Monday, January 16, 2006

The Closing of the Western Mind — it made me appreciate Aristotle; his worldliness and even humility. Not that I'm about to go back and read him, but at least now I understand why he's important. It was a shock to find out how quickly Christians changed, from a harshly persecuted minority, into a powerful, power-hungry, greedy engine of oppression. (I was going to say "instrument," but that would be an understatement.) It hardly took twenty years! The Closing of the Western Mind reminded me of another anti-Platonist polemic, From Plato to Derrida, Literature against Philosophy, A Defense of Poetry, by Mark Edmundson. (An excellent book!) Plato to Derrida is about critical theory in universities, Freeman's book is about a state religion that imposed itself by fire and by the sword, but, well, there are similarities. ("Once as tragedy, then again as farce.")
I'm especially interested in intelligent defenses of paganism by people like Symmachus. (Aren't they like defenses of poetry?) There was a very short chapter on Symmachus in Freeman, but he mentions another book entirely devoted to the subject.

Another excellent book was Austerlitz. In fact I can't praise it highly enough; I read it in one gulp, like a diver, and when I lifted my eyes from the page felt disoriented and uncomfortable.
One small point: the owner of the Antikos Bazaar in Terezin, which Austerlitz visits toward the end of the book, is Augustyn Nemecek. (I don't know how to do Czech diacritical marks.) "Nemetzki" means "German" in Russian, so "Nemecek" must mean the same in Czech.

My father nearly got blown up in the 1980 terrorist attack on the Bologna train station. My mother takes credit for saving his life, because she insisted that he leave the city to join us a day before the bombing, which was their wedding anniversary. My father couldn't understand her insistence (he has a terrible memory), and would have liked to stay in the city a day longer to work, but she won him over in the end. Anyway, a few weeks later we were in the station café. I was sitting at a table, and my parents had gone to the counter to get coffees and pastries. Behind me was a red velvet curtain, and I peeked through an opening. I saw a vast, unlit hall, filled with dust and rubble. I let the curtain fall and never said a word about it to my parents. I was convinced that I had seen the bombed waiting room. I know it seems unlikely that it would be separated from the café just by drapery, and that it would ever be neglected by workers or guards, but it seems even less likely that I would have imagined something like that, and the café (which doesn't exist any more) was right next to the waiting room (which does). So it must have been that.
It was such a contrast: on this side the flourescent lights, the clatter of teaspoons on saucers; stillness, dust, and death on the other.

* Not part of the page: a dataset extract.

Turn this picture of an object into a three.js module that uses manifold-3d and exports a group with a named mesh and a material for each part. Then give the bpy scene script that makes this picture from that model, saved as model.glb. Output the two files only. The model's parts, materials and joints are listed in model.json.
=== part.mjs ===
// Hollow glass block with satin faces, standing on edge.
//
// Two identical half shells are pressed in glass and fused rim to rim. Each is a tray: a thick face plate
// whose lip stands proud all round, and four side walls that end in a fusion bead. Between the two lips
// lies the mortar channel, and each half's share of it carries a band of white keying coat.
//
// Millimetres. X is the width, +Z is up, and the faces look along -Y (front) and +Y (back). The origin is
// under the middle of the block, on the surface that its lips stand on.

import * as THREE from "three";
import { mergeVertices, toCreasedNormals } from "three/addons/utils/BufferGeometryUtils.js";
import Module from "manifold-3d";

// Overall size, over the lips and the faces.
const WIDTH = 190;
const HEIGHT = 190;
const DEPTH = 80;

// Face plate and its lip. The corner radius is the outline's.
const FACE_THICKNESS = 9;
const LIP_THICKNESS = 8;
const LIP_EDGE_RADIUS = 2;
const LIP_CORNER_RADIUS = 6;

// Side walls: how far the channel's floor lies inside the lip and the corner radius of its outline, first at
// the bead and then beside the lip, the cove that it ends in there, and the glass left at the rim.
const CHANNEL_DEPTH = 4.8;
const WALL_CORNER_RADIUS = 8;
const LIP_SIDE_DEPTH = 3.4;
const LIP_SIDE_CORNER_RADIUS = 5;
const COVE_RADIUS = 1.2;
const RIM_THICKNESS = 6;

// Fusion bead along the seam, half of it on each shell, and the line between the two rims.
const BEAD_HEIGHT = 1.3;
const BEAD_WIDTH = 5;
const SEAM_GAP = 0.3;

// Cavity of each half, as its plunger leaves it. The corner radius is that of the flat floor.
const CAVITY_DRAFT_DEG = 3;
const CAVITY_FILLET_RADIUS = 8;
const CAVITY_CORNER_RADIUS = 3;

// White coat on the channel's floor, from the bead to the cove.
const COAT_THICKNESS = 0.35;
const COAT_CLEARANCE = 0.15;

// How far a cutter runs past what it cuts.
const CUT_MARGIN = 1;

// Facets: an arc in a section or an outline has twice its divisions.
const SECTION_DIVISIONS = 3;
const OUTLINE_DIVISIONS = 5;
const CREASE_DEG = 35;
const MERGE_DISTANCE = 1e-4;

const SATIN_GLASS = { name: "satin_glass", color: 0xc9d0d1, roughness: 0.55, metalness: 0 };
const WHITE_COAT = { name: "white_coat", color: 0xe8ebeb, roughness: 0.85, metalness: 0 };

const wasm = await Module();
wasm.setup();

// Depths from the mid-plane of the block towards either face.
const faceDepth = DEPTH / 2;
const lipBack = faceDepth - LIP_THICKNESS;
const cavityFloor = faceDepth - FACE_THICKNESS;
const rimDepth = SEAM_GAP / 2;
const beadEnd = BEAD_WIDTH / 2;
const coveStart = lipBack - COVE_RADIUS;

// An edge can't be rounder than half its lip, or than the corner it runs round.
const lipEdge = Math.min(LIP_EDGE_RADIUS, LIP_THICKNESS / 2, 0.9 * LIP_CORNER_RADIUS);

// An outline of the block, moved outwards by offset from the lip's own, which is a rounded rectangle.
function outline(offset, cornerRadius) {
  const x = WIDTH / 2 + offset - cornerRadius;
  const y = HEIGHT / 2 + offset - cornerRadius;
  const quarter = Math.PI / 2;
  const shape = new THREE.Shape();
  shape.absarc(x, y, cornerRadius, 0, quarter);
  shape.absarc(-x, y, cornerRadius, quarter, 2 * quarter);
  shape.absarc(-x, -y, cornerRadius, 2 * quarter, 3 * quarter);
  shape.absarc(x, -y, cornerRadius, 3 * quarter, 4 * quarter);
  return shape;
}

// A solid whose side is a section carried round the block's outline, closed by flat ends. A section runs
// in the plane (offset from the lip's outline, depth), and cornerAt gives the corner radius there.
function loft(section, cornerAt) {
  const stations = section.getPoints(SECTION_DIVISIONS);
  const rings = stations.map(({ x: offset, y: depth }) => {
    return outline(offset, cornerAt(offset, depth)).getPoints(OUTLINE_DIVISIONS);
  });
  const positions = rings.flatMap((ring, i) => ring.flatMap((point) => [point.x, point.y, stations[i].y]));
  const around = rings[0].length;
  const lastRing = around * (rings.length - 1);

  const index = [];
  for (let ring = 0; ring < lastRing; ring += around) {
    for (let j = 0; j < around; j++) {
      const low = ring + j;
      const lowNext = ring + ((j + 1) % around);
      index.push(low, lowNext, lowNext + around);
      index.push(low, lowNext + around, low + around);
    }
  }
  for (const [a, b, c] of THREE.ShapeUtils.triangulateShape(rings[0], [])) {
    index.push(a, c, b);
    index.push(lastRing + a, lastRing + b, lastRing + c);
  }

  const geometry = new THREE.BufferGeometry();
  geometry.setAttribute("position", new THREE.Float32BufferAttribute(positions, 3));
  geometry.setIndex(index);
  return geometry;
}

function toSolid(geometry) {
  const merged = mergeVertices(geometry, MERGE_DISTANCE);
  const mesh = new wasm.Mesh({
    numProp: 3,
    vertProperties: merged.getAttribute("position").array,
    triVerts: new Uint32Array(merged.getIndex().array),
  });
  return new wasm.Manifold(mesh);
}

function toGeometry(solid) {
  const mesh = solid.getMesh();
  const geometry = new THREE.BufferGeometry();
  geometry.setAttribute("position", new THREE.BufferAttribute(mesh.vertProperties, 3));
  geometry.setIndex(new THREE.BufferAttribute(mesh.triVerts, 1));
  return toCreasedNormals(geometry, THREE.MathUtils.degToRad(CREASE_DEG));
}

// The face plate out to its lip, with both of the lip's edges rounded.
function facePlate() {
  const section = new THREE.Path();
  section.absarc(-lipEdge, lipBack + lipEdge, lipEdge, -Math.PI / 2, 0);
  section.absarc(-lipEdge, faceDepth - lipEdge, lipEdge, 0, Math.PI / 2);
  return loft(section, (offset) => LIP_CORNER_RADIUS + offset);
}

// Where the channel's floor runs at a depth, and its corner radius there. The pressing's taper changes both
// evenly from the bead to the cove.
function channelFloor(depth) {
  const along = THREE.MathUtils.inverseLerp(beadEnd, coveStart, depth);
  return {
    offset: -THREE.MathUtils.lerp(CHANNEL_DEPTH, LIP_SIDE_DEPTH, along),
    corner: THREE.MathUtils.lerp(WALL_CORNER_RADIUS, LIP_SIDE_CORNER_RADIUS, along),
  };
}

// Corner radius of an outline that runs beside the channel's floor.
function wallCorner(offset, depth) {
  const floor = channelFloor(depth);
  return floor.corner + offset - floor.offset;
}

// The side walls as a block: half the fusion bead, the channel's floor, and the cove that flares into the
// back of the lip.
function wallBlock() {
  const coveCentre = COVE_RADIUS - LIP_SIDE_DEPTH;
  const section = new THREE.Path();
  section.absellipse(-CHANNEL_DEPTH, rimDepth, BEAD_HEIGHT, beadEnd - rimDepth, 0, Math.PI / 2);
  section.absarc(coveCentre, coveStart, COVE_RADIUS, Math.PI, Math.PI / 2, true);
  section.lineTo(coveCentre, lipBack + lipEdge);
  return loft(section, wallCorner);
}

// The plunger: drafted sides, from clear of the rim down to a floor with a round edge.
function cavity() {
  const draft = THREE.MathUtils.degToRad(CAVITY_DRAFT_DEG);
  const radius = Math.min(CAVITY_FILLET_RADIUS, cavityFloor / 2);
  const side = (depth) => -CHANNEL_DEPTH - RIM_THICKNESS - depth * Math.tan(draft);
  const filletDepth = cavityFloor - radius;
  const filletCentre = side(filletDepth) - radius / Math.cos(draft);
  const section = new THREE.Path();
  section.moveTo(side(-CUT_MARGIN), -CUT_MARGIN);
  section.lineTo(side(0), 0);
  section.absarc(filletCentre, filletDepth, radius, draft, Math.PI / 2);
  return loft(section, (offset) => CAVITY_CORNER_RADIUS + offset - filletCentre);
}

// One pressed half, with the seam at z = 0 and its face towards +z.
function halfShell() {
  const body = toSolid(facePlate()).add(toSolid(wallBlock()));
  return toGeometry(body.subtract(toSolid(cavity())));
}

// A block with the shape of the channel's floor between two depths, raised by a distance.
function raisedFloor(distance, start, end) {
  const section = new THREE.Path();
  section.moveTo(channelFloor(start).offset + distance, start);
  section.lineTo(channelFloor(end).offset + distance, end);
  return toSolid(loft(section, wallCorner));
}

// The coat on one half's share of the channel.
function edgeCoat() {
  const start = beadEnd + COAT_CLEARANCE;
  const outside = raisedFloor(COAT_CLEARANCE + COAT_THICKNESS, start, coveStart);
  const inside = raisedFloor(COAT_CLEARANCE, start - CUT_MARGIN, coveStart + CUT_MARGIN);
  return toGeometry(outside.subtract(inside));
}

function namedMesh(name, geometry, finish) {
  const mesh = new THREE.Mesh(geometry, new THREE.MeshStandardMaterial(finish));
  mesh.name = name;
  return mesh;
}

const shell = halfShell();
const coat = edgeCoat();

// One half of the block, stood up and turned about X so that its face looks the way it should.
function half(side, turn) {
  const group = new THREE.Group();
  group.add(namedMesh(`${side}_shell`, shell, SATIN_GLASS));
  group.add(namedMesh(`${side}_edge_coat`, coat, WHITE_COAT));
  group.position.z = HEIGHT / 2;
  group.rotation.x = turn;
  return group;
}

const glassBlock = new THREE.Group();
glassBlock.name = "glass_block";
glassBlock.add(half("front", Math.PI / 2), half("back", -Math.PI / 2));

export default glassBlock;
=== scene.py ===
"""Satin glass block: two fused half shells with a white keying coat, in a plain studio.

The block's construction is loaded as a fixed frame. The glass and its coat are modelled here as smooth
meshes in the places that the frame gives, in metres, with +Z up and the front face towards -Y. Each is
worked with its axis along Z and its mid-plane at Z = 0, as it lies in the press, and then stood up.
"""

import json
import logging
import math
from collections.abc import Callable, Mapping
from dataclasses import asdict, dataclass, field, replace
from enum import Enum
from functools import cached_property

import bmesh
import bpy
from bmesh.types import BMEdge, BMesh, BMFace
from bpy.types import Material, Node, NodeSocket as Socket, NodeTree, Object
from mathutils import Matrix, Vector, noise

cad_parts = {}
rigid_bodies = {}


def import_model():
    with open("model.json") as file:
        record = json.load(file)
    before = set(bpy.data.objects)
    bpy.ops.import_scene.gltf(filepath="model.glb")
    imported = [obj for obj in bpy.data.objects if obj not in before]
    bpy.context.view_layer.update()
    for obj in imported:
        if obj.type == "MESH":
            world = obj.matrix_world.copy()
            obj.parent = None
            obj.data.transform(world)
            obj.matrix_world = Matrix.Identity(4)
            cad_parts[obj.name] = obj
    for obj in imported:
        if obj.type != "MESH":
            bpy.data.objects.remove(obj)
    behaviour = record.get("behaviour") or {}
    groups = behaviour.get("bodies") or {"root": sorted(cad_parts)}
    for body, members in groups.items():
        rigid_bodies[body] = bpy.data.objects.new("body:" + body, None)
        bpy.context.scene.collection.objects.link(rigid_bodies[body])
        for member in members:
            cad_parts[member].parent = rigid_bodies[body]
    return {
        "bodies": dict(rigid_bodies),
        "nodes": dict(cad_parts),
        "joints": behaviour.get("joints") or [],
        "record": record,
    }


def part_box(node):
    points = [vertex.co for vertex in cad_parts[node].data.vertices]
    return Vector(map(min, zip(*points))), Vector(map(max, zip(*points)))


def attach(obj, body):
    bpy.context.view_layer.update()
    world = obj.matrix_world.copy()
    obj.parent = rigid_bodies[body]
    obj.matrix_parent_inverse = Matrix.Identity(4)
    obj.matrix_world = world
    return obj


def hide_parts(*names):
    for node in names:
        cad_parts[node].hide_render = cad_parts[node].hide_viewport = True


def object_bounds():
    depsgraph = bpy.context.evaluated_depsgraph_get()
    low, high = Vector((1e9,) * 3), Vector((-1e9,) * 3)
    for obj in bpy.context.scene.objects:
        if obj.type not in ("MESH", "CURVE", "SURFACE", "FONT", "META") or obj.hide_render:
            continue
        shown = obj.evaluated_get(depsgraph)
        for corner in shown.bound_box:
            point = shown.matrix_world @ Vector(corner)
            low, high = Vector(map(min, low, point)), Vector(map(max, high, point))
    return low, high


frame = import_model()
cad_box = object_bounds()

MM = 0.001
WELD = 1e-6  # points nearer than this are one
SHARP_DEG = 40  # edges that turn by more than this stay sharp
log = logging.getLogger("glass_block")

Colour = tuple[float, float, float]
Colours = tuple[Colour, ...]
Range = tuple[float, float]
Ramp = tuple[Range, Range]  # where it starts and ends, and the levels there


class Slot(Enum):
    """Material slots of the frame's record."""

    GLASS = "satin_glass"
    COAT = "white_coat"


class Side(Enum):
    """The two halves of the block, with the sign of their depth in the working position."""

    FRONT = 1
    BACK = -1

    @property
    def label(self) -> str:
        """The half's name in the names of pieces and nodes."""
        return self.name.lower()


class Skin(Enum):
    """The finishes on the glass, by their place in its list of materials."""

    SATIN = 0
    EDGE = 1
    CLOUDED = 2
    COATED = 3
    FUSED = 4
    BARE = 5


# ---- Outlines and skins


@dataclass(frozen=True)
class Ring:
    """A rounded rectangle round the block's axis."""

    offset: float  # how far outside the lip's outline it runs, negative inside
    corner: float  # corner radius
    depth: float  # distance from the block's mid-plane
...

Journey by Moonlight: a turning point in the novel takes place in the train station of Terontola, a train station I know well! (It's a place I never in a million years expected to come across in a book.)

A conversation:
Friend of a friend: "I never read just for pleasure."
Me: "Really? I always read for pleasure."
We soon figured out that we read for the same reasons, and were saying the same thing; different definitions of pleasure.

I spent much of December dragging myself through Carlyle's Sartor Resartus, which counts as a magnificent failure. At first I really liked it, but it goes nowhere and is avowedly about nothing, so I soon got impatient (and it's over 300 pages long). The prose style is its great virtue. It's a parody of (nineteenth-century German) academic pedantry that somehow magically turns turgid into baroque; and it was often very very funny. It reminded me of Moby Dick. I think Melville was a fan of Carlyle.
The 1898 illustrations by Edmund J. Sullivan are wonderful.